Quest for the Perfect Wine Closure (April 8, 2004)
When is the last time you turned up your nose after sniffing it in a
restaurant or at home? Anecdotal evidence suggests that one in twelve
wines is "corked" tainted by a contaminated cork
to some degree or other. When corks are bleached and washed, remnants
of chlorine can get trapped in the crevices of cork and interact with
the wine, creating a chemical called trichloroanisole. TCA, for short,
smells like a swampy basement and dulls the fruit flavour in the wine.
Many producers around the world are going over to screwtops to alleviate
the problem, but they're concerned about consumer reaction. Screwtops
have historically been used for low-end wines, and there's not much romance
in being handed a metal cap in a restaurant.

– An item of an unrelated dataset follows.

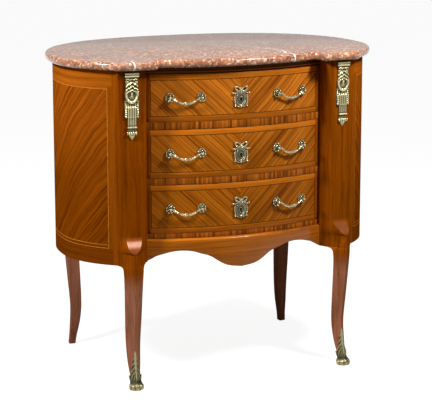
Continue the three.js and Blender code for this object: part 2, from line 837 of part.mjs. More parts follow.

Currently, cork has about a 90% share of the wine market; screwcaps and
plastic seals account for 5%, but this category is growing, especially
in the New World, where Australia and New Zealand have been leading the
way. California winemaker Randal Grahm of Bonny Doon held a public memorial
service for cork (complete with coffin) and immediately began bottling
his entire production under screwcaps.
R.H. Phillips, the California winery owned by Vincor, has just announced
that in May they will be bottling 300,000 cases of the latest vintage
of Sauvignon Blanc, Chardonnay, Cabernet Sauvignon, Merlot and Shiraz
under screwcap. This represents $18 million in potential sales revenue
and is the largest commitment to screwcaps in the United States so far.
Another alternative closure is the glass stopper, which may be the future
closure of choice since it does not have the pejorative connotation of
the screwcap. Since the autumn of 2003, a large-scale experiment has been
underway involving 20 producers from France, Germany and Italy to test
consumer acceptance of wine bottles with glass stoppers.